As Jose Fernandez da Ponte noted, it is unlikely that only USDT and USDC will remain. Since distribution is the most critical factor in stablecoin adoption, fintech and platform companies with large user bases and active economies will have strong incentives to issue their own stablecoins.
What must be considered is interoperability among stablecoins. It’s not just about making different versions of USDC on Ethereum, Solana, or Base compatible—it’s also about making different types of regulated stablecoins interoperable.
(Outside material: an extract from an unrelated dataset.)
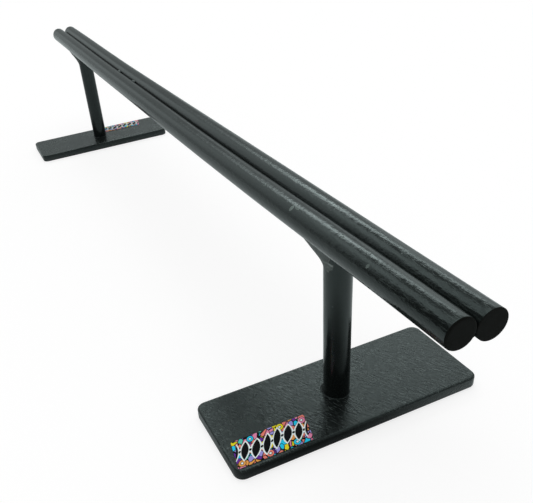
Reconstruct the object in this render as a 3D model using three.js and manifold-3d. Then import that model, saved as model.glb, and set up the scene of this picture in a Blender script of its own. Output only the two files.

In the real economy, dollars held at Wells Fargo and dollars held at Chase are interchangeable because interbank settlement exists. If in the future we see a proliferation of stablecoins—such as USDC, PYUSD, MetaUSD, GoogleUSD—then new forms of settlement layers or liquidity distribution infrastructure will be required to enable smooth interoperability among different types of stablecoins.
Ultimately, utility is the key to a stablecoin’s survival. Even if issuance is tightly regulated, if the coin isn’t used in the market, it is worthless. We’ve already seen this play out—Japanese bank-issued stablecoins have extremely low usage, and even within the MiCA framework, Societe Generale’s EURCV sees far less adoption compared to Circle’s EURC.
Bank-issued stablecoins often suffer from limited scalability across international and on-chain environments due to excessive regulatory constraints. As a result, they fail to fully leverage the fundamental strengths of stablecoins and are often seen merely as digital extensions of bank deposits—resulting in slow adoption.
To ensure success, stablecoin issuance should be capital markets–oriented. If issued by non-bank entities, the regulatory frameworks of MiCA, MAS, and the Genius Act should be referenced to ensure user protection. Stablecoins should then be deployed in use cases that capitalize on their inherent advantages, enabling genuine market utility and growth.